Tuesday 15 November, Coyhaique day 7: This morning as I look out the window of the hostel, it's trying to rain. It can't quite make up it's mind whether to be a wet morning or clear up.
A big group of twenty-something backpackers wait down by the gate for a mini-bus taxi to take them into town, to travel further south on the Caratera Austral to Cero Castillo. Where they'll spend a few days hiking. Such a place is just one of the wonders that lay ahead for me. For now the hostel is back to being just me, the sole guest.
It didn't rain after all. It remains cloudy and cold. I wish I had gloves as I cycle into town after half eleven. I'm on my way to another hard wear shop, as Sodimac workers are still out on strike. Though the shop is still open, run by a skeleton staff, whether non-union members? I don't know. In any event, I didn't want to cross the picket line at the gate, because the strikers had stood out all day yesterday in the rain having donned bin-liners with holes for head and arms as makeshift waterproofs, and all morning in the cold. And today as I pass it starts to spit icy pellets and I've no idea where the alternative shop Tim told me about is and explained the way. I thought I knew the place, but I've been riding round in circles in this sharp sleet. It would perhaps be easier to cross the picket line.

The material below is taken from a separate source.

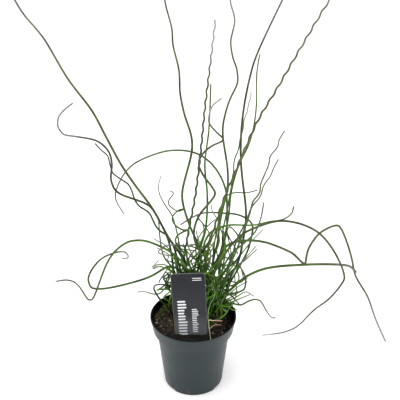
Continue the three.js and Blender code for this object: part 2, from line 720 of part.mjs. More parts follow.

Well, on the way back, having not found what I's looking for, the strike may well be over. There's a woman addressing the picketers. Then when she has finished loud cheering.
The other important thing to report, is my time spent with Google map navigating a possible route that'll connect up two branch roads off Route 40 going west toward the Corderilla over in Argentina. Namely between Provincial Route 39 branch off at Bajo Caracoles into Lago Posadas. Which I was on in January 2010. I'm interested in getting from Lago Posadas directly south to National Park Perito Moreno if that is possible. The national park is connected by Provincial Route 37, which would be my way back out to 40. Anyway, a track is shown winding up a steep hillside to the west of Lago Posadas to crest and drop down the other side into a valley heading toward Sierra San Lorenzo, where it fizzles out. And from the Perito Moreno end, a track continues from the end of RP37 into the mountains before fizzling out. But, I've a Departmento Vial, roads service map showing that there is clearly a track the whole way through. By any means the area is not the place to be caught out in rough weather.